## Task brief
Restate the whole listing exactly.

## Given data
===
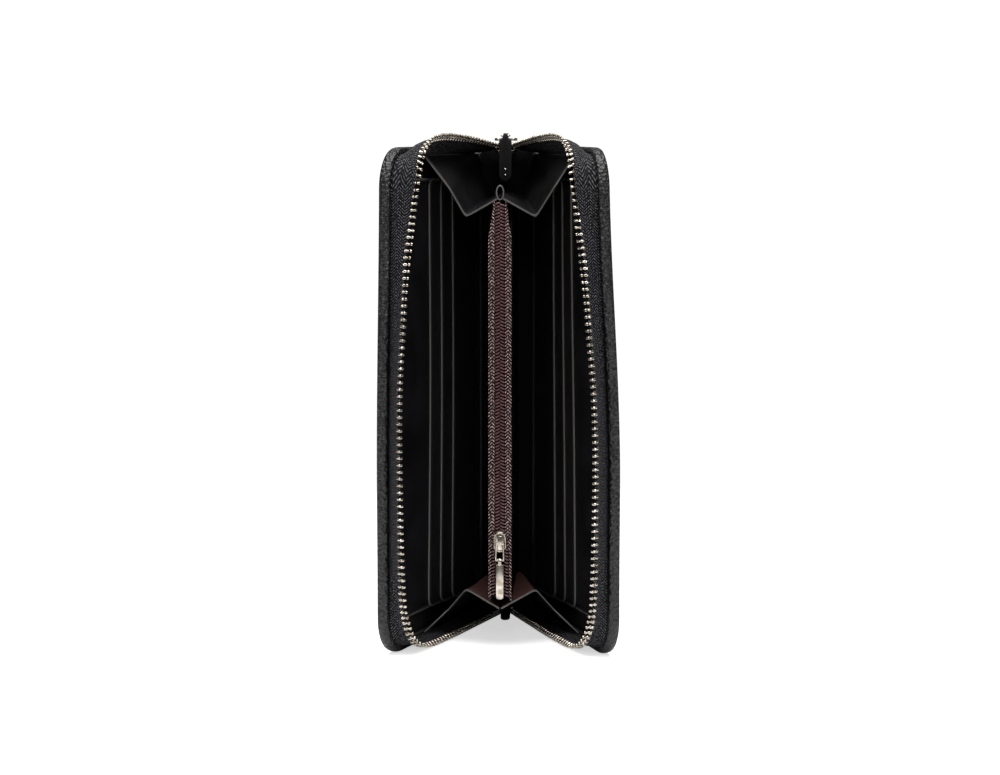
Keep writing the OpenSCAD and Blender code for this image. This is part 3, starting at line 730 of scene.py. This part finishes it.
class WALLET_OT_gussets(bpy.types.Operator):
    """End gussets: a ruled sheet between a front and a back line, rounded at its fold and sagging between them"""

    bl_idname = "wallet.gussets"
    bl_label = "Gussets"

    def execute(self, context):
        pocket_top, pocket_foot = COVER_H - 22.7, 19.8
        kinds = {
            "top": (COVER_H - 3.6, pocket_top - 3.3, pocket_top + 4.1),
            "bottom": (4.0, pocket_foot + 2.2, pocket_foot - 4.1),
        }
        for name, side in SIDES.items():
            for end, (seam_z, fold_z, mid_z) in kinds.items():
                back_fold = mid_z + 0.25 * (fold_z - mid_z)
                to_hinge = np.array([0, Y_HINGE, 0])
                mirror = np.array([-side, 1, 1])
                seam = [cover_point(side, np.array(u), np.array(w), np.array(seam_z)) * mirror
                        for u, w in ((64, 2.5), (9, 3.3))]
                front = np.array([seam[0] - to_hinge, [-20.3, -62, (seam_z + fold_z) / 2], [-13.3, -68, fold_z],
                                  [-0.45, -74, mid_z]]) + to_hinge
                rear = np.array([seam[1] - to_hinge, [-8, -3.95, (seam_z + back_fold) / 2],
                                 [-5.6, -3.95, back_fold], [-0.45, -3.95, mid_z]]) + to_hinge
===
## Solved exercise
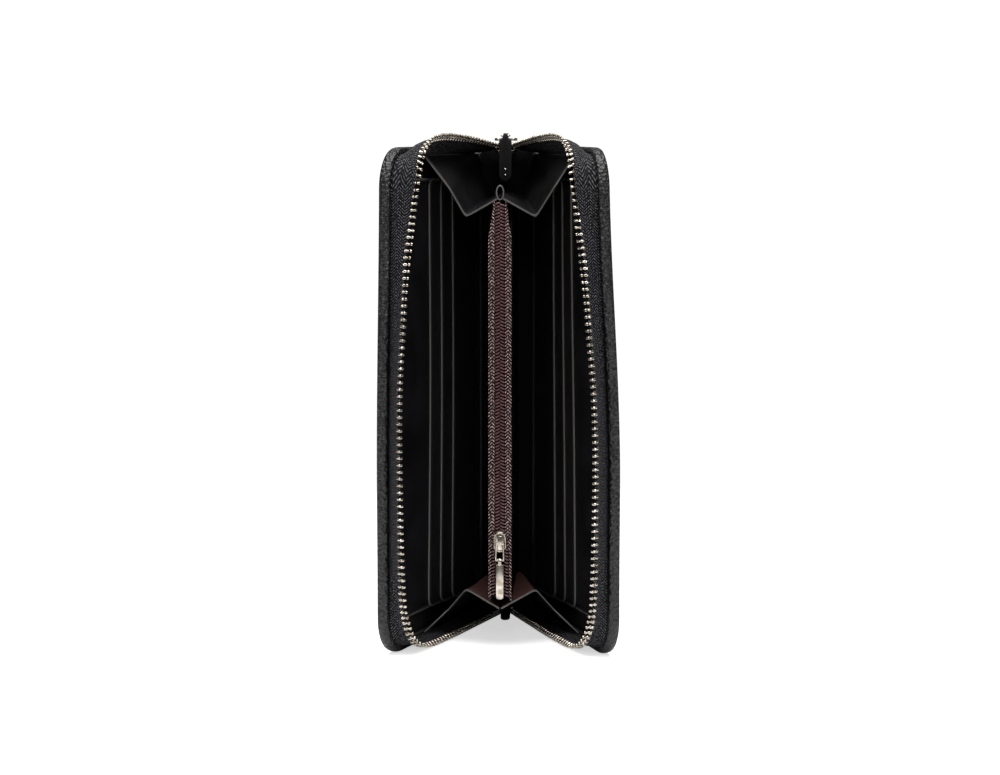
Keep writing the OpenSCAD and Blender code for this image. This is part 3, starting at line 730 of scene.py. This part finishes it.
class WALLET_OT_gussets(bpy.types.Operator):
    """End gussets: a ruled sheet between a front and a back line, rounded at its fold and sagging between them"""

    bl_idname = "wallet.gussets"
    bl_label = "Gussets"

    def execute(self, context):
        pocket_top, pocket_foot = COVER_H - 22.7, 19.8
        kinds = {
            "top": (COVER_H - 3.6, pocket_top - 3.3, pocket_top + 4.1),
            "bottom": (4.0, pocket_foot + 2.2, pocket_foot - 4.1),
        }
        for name, side in SIDES.items():
            for end, (seam_z, fold_z, mid_z) in kinds.items():
                back_fold = mid_z + 0.25 * (fold_z - mid_z)
                to_hinge = np.array([0, Y_HINGE, 0])
                mirror = np.array([-side, 1, 1])
                seam = [cover_point(side, np.array(u), np.array(w), np.array(seam_z)) * mirror
                        for u, w in ((64, 2.5), (9, 3.3))]
                front = np.array([seam[0] - to_hinge, [-20.3, -62, (seam_z + fold_z) / 2], [-13.3, -68, fold_z],
                                  [-0.45, -74, mid_z]]) + to_hinge
                rear = np.array([seam[1] - to_hinge, [-8, -3.95, (seam_z + back_fold) / 2],
                                 [-5.6, -3.95, back_fold], [-0.45, -3.95, mid_z]]) + to_hinge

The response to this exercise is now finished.